People. That’s the priority. Light the people.
Certain Phish and Dead fans may disagree and I’ll give you that. But outside of the jam-centric arts, if your audience can’t see “the talent,” your priorities need adjusting.
After people, information. Usually video/projection related. Whether it’s lyrics, a Keynote presentation, or overhead projection in “The Sociology Of Miley Cyrus: Race, Class, Gender, And Media” at Skidmore College, NY, the information being presented is always more important than the coolest gobo or most powerful laser in your arsenal. And…while were on that…
Mood. An LD’s most powerful ability is to set the “tone” of the room. This is where we separate the minnows from the blue whales in my opinion. Again (and again and again) the particulars will differ, as will the tools, but just like with spice, it’s easy to overdo it.
Lastly, if your tools are in any way detracting from “the talent’s” ability to do their job, you’re over prioritizing your role. I’ll double down that I ADORE a good light show. And for me personally, I’m down for walking into the sun for a few bars if it helps the vibe. But that’s not everyone. And if Mick Jagger can’t see his teleprompter because you decided at dinner that he needed four ERA 800s up his nose on the second verse of Jumping Jack Flash, you might want to tidy up your Linkedin profile.

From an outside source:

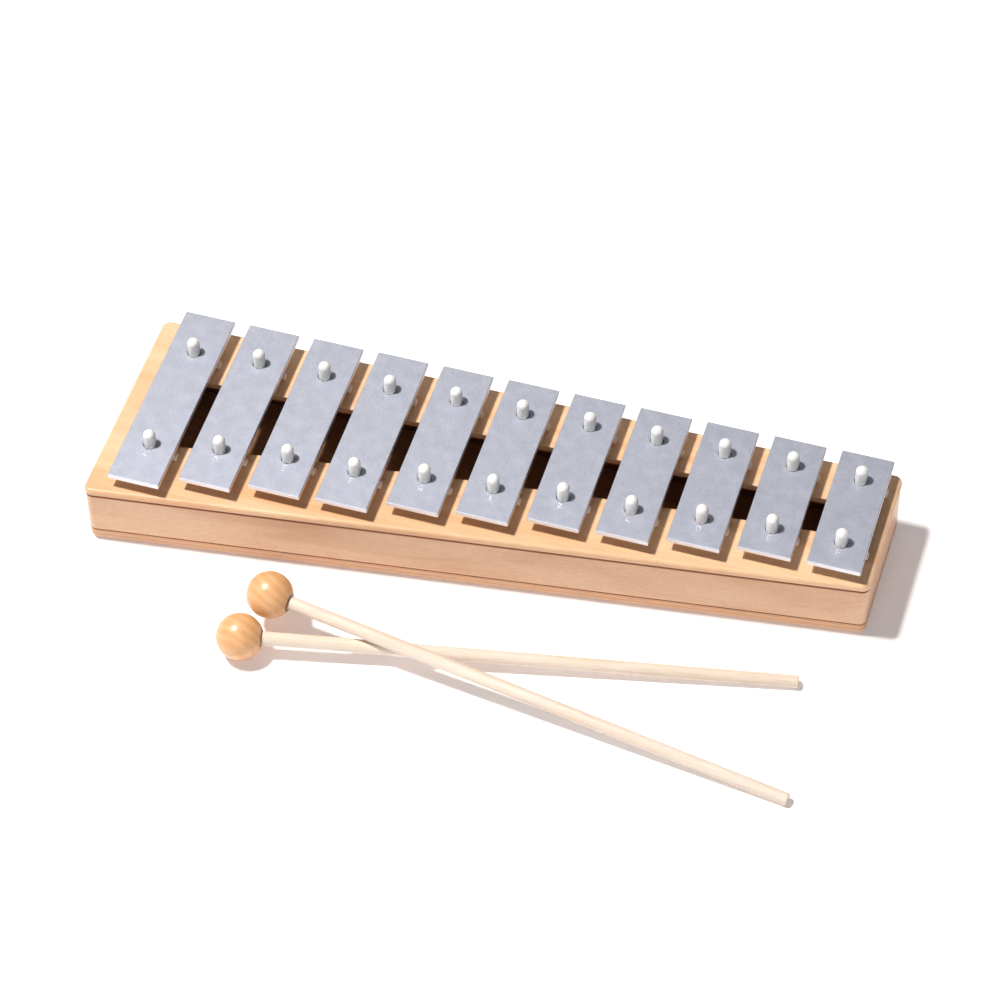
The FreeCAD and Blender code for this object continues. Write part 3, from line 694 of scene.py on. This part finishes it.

I haven't covered the one thing that without which, all is lost.
Whether you agree with this tirade or not, a lack of clear communication is a sure fire way to rack up a loss. And I mean this in both a technical and a ‘cultural’ sense. Whether it’s texts or a full blown comms system, everyone involved has to know what’s up. When a problem is encountered during an event, the goal isn’t to fix it, it’s to circumvent it, and get through the event. That requires a pivot from (usually) multiple "disciplines". Backup systems/plans, “emergency” protocols and the like can save your rear end. And less technically speaking, managing an event effectively is about understanding the horsepower of a team/person and effectively communicating your expectations within that framework.
May your days be filled with properly functioning plumbing.